Hydrochar-Supported, in Situ-Generated Nickel Nanoparticles for Sorption-Enhanced Catalytic Gasification of Sewage Sludge

Conversion of sewage sludge into hydrogen-rich syngas is highly attractive but is frequently hampered by low hydrogen selectivity and low gasification efficiency. In the present study, a new strategy was developed that could greatly promote hydrogen production and markedly suppress the formation of undesired byproducts. A hydrochar (HC)-supported Ni nanoparticles (NPs) composite was initially synthesized via a facile, one-step hydrothermal carbonization of Ni-preloaded sewage sludge.

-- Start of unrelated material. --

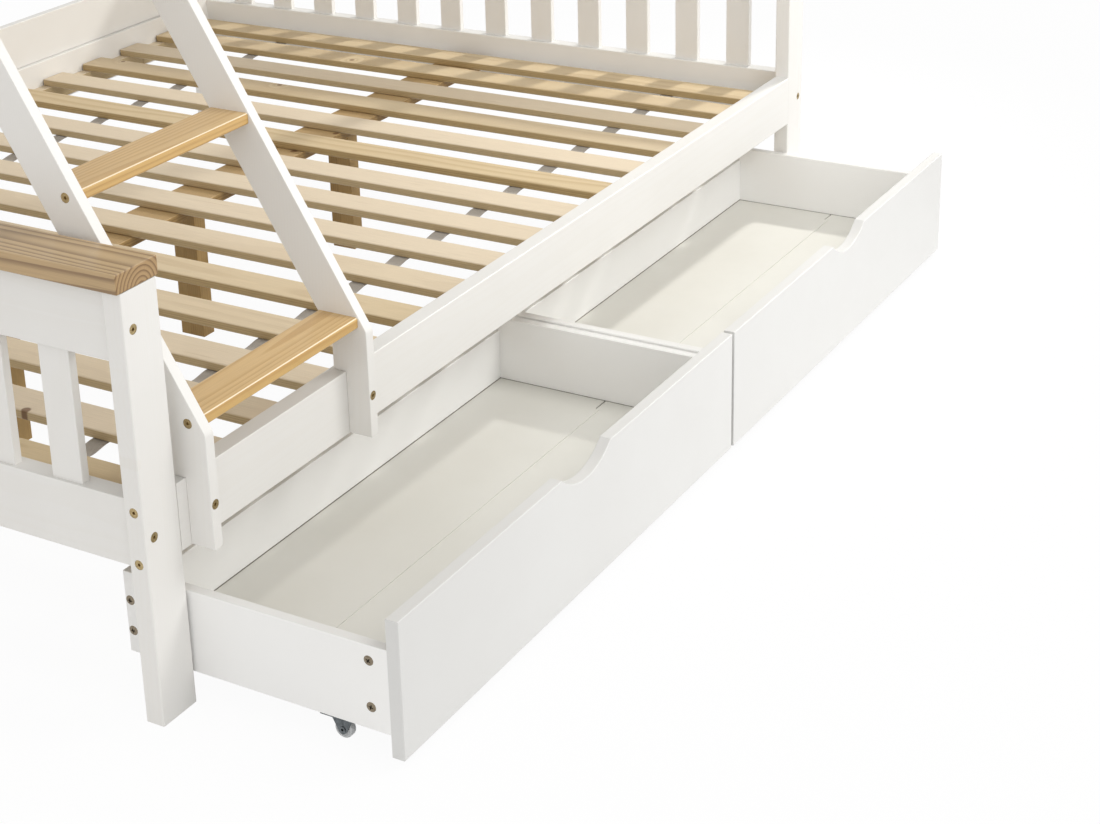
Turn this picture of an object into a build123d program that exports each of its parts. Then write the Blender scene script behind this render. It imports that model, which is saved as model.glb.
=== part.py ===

A sorption-enhanced steam gasification process was then probed to shift the equilibrium of the water–gas shift (WGS) reaction toward hydrogen production using calcined eggshell as the natural CO2 sorbent. During the catalytic gasification process, uniformly dispersed NiO NPs were generated in situ and provided the active sites for the adsorption of tar molecules for catalytic conversion. The resulting Ni0.1@HC composite showed the highest catalytic activity in promoting hydrogen production and tar reduction under mild conditions due to the strong interactions between the metal cations and the carbonaceous support. Excellent catalytic results (72.5% selectivity for hydrogen and 78.7 g H2/kg hydrochar for hydrogen yield) were achieved, and little or no tar was formed, even at moderately low temperatures (700–800 °C). Successful utilization of sewage sludge via the proposed catalytic strategy has the potential to enhance hydrogen-rich syngas production and simplify cleanup of the syngas without extra energy consumption.